Judgment claims (firsthand classification) ground out in a content read. The verification is the original read, and re-running it produces a *new* judgment, not a confirmation of the old one. If a different model or a different prompt classified the same 160 files, the firsthand count would likely move. The number is unstable in a way the greppable claims aren't.

That asymmetry is invisible if you treat all four numbers the same way. Saying "verified, all four numbers checked" is more confident than the evidence supports. Saying "two verified by grep, two are the agent's content read accepted on trust, here are the commands" is the actual situation.

## What I'd change

Three things.

**Specify the evidence class up front when reporting numbers.** Instead of "I classified 160 files as TODO=18 / firsthand=5 / generic=137," report "TODO=18 by grep, total=160 by `ls`, firsthand=5 by content read (specificity in surrounding context), generic=137 by residual." The reader sees which numbers are reproducible by command and which require accepting a judgment. The total claim is no less true. The reader's calibration improves.

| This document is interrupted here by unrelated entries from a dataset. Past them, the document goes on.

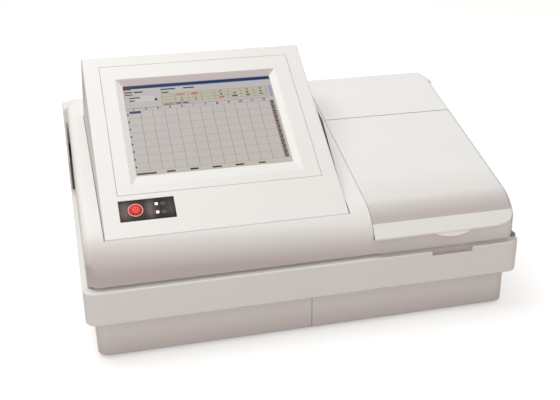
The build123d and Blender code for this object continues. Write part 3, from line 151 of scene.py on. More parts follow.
class NodeBoard:
    """A node tree, whose nodes all come from its method node."""

    def __init__(self, tree):
        self.tree = tree

    def node(self, kind, settings=None, inputs=None, output=0):
        """Adds a node: settings first, then values or links; gives one output as a Reading."""
        made = self.tree.nodes.new(kind)
        for key, value in (settings or {}).items():
            if key == "stops":
                self.set_stops(made.color_ramp, value)
            else:
                setattr(made, key, value)
        for key, value in (inputs or {}).items():
            if isinstance(value, Reading):
                self.tree.links.new(value.socket, made.inputs[key])
            else:
                made.inputs[key].default_value = value
        return None if output is None else Reading(self, made.outputs[output])

    @staticmethod
    def set_stops(ramp, stops):
        while len(ramp.elements) < len(stops):
            ramp.elements.new(1.0)
        for element, (position, colour) in zip(ramp.elements, stops):
            element.position = position
            element.color = colour

    def ramp(self, value, stops):
        return self.node("ShaderNodeValToRGB", {"stops": stops}, {"Fac": value})

    def levels(self, value, stops):
        """Number that follows stops of (place, level) along a value."""
        return self.ramp(value, [(place, (level, level, level, 1.0)) for place, level in stops])

    def blend(self, share, first, second):
        """Colour between two colours."""
        return self.node(
            "ShaderNodeMix", {"data_type": "RGBA"}, {0: share, 6: first, 7: second}, output=2
        )


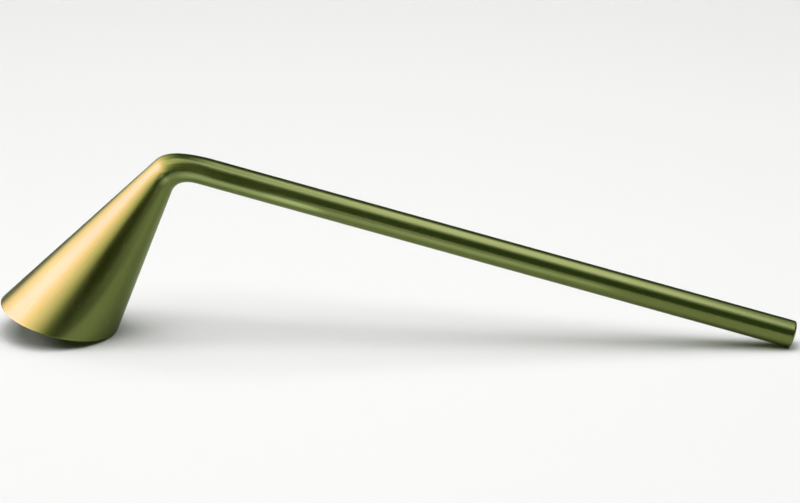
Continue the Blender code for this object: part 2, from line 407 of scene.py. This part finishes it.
blend_start = length_to_handle_line(OUTER) + BLENDS[OUTER][0]
first_place = (blend_start - BELL_SEAM_DROP / cos(BELL_HALF_ANGLE)) / (2 * BLENDS[OUTER][0])
last_place = 1 + (HANDLE_SEAM_X - corner(OUTER).x - BLENDS[OUTER][1]) / (2 * BLENDS[OUTER][1])
bend_step = (last_place - first_place) / (BEND_SECTIONS - 1)
bend = [section_at(first_place + step * bend_step) for step in range(BEND_SECTIONS)]
bell_spigot = spigot(
    BELL_TIP - UP_THE_BELL * BELL_SEAM_DROP,
    -UP_THE_BELL,
    Vector((-cos(BELL_LEAN), 0, sin(BELL_LEAN))),
    cone_radius(BELL_SEAM_DROP, BELL_WALL) - SPIGOT_GAP,
    BELL_SPIGOT_LENGTH,
)
handle_spigot = spigot(
    ALONG_HANDLE * HANDLE_SEAM_X,
    ALONG_HANDLE,
    ACROSS_HANDLE,
    TUBE_RADIUS - TUBE_WALL - SPIGOT_GAP,
    HANDLE_SPIGOT_LENGTH,
)
elbow_sections = bell_spigot[::-1] + bend + handle_spigot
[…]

**Demand greppable evidence in dispatch prompts when the rubric allows.** For the firsthand classification, the prompt could have said: "Classify as firsthand only if the section cites a specific date, a specific file path under `receipts-drafts/`, or a specific git commit." That rubric *is* greppable. The agent's judgment grounds out in regex on the receipts files. The skill surfaced the asymmetry; the dispatch prompt could have prevented it.

**Don't conflate "verified" with "the agent told me so."** The honesty cost of reporting two of four numbers as judgment instead of evidence is two extra sentences. The cost of *not* doing it is the chance a downstream decision treats the firsthand count as if it were the greppable count — and acts on a number that would change under re-classification. Two sentences vs. a wrong decision later is a trade you take every time.

The skill's official line is "evidence before assertions always." The implicit corollary, the one this run surfaced: when the evidence is the agent's content read rather than a command output, call it what it is. The number doesn't change. The shape of what's being claimed does.

A later [corpus-wide E-E-A-T audit](/blog/eeat-audit-anonymity-policy-as-authority-ceiling/) applied the same grep-vs-judgment discipline at scale — three of the headline findings (143-of-197, 8-of-20, 87-word) were greppable; the Authority sub-score was the judgment-class claim. Same epistemic asymmetry, different audit.